The races at Belmont will be for 2- and 3-year-olds, while the Woodbine races will be for 3-year-olds and up.

“We were searching for a partnership opportunity with a jurisdiction that ran primarily on Tapeta, which obviously Woodbine fits,” Offerman said of the synthetic surface. “Building out a stakes program that gives an opportunity for New York-breds and Canadian-foaled horses to compete together seemed logical.”

Perhaps the best news for horsemen is an increase in overnight purses from last year ranging from 16 to 32 percent. New York-breds will run for the same purses as open-company horses in maiden special weight ($100,000), first-level allowances ($105,000) and second-level allowances ($108,000).

“We’ve been talking for an extended period of time about how to further develop the New York foal crop because of its importance to the number of race days and the number of races that we run,” Offerman said. “The increase in those purses for the fall reflects that commitment to the New York-bred horse, and hopefully the ability for that foal crop to continue to buck national trends, where across the country we’ve seen foal crop decreases and the New York-bred population remains relatively steady or has even ticked up marginally.”

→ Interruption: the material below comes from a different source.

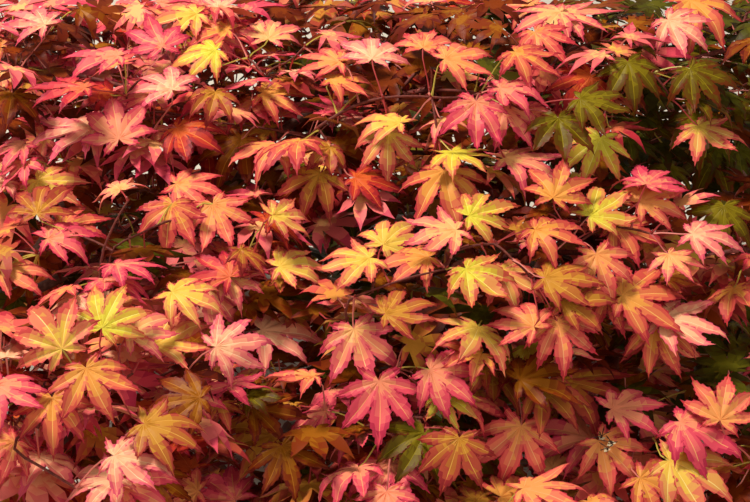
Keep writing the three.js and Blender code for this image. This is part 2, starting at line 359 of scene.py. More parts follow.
def growTwiglets(spray, line, rng):
    side = rng.choice((1, -1))
    for share in twiglet["shares"]:
        start = line.at(share)
        away = turned(line.level(share), side * rng.uniform(*twiglet["turn"]))
        away = unit(away + up * rng.uniform(*twiglet["slope"]))
        reach = rng.uniform(*twiglet["length"])
        tip = start + away * reach
        side = -side
        if spray.depth(tip)[0] > twiglet["depth"] or tip[2] < twiglet["ground"]:
            continue
        bend = start + away * reach * 0.5 + up * rng.uniform(*twiglet["bend"])
        spray.twigs.append((bezier(start, bend, bend, tip, twiglet["steps"]), *twiglet["radii"]))


for spray in sprays:
    growTwigs(spray, random.Random(seeds["twigs"] + spray.index))
print("twigs grown:", sum(len(spray.twigs) for spray in sprays))


class Heap:
    def __init__(self):
        self.points = []
        self.triangles = []
        self.tones = []
        self.count = 0

    def add(self, points, triangles, tones):
        self.points.append(np.asarray(points, float))
        self.triangles.append(np.asarray(triangles) + self.count)
        self.tones.append(np.broadcast_to(tones, len(triangles)))
        self.count += len(points)

    def joined(self):
        return np.concatenate(self.points), np.concatenate(self.triangles), np.concatenate(self.tones)


# A leaf: seven toothed lobes between notches, in shares of the reach of its middle lobe. Rows of points
# cross each lobe, and the underside is coarser and shares the rim.
leafForm = {
    "turns": (-121, -75, -37, 0, 37, 75, 121),
    "reaches": (0.4, 0.72, 0.93, 1.0, 0.93, 0.72, 0.4),
    "notchTurns": (-163, -98, -56, -18.5, 18.5, 56, 98, 163),
    "notchReaches": (0.05, 0.15, 0.23, 0.28, 0.28, 0.23, 0.15, 0.05),
    "commonRows": (0.08, 0.15, 0.23, 0.28),
    "halfWidth": 0.134,  # of the lobe's own reach
    "widthKnots": (0, 0.14, 0.22, 0.3, 0.38, 0.46, 0.58, 0.72, 0.86, 1),
    "widths": (0.66, 0.8, 0.9, 0.97, 1.0, 0.95, 0.72, 0.4, 0.15, 0),
    "wide": (0.92, 1.2),
    "turnStray": 3,
    "notchStray": 1.5,
    "reachStray": (0.9, 1.08),
    "widestGap": 1.2,  # radians
    "widestSine": 0.95,
    "notchFlare": 6,  # power by which a lobe goes over from its notch's width to its own
    "rowSpread": 0.92,  # power that sets the rows closer towards the tip
    "tooth": 0.036,
    "toothShares": (0.55, 0.45),  # of its height: at the tip, and what it gains towards the notch
    "toothLean": 0.74,
    "toothRise": -0.1,
    "thickness": 0.45,  # millimetres at the ribs
    "rimShare": 0.6,  # of the thickness, at the notches
    "jointRise": 0.3,
    "swell": 0.35,  # millimetres that the blade rises between rib and rim
    "ripple": 0.22,
    "ribColumn": 0.2,  # columns nearer than this belong to the rib
    "nearJoint": 0.04,
    "nearTip": 0.97,
    "variants": 8,
    "full": {
        "seed": 70,
        "freeRows": (3, 5, 6, 7, 6, 5, 3),
        "columns": (-1, -0.55, -0.045, 0.045, 0.55, 1),
        "bands": ("outer", "inner", "rib", "inner", "outer"),
        "toothed": True,
    },
    "plain": {  # for leaves deep in the branch
        "seed": 90,
        "freeRows": (2, 3, 4, 5, 4, 3, 2),
        "columns": (-1, 0, 1),
        "bands": ("outer", "outer"),
        "toothed": False,
    },
}
toneNames = ("rib", "heart", "inner", "outer", "edge", "under")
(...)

The fall meet will start strong and end strong, with several signature turf races scheduled for Nov. 28, including the Jockey Club Derby, Jockey Club Oaks, Man ’o War and the Long Island.

Closing weekend will be highlighted by Cigar Mile Day Dec. 5, a card that will also include the Brooklyn, Demoiselle, Elite Power and Remsen stakes.

“I think our racing team believes this is a generational opportunity to reinvigorate downstate racing in New York and to serve as a stage for some of the most important and best racing in the country throughout the entirety of the year, whether that be Belmont Stakes week, Breeders’ Cup week, anything in between,” Offerman said.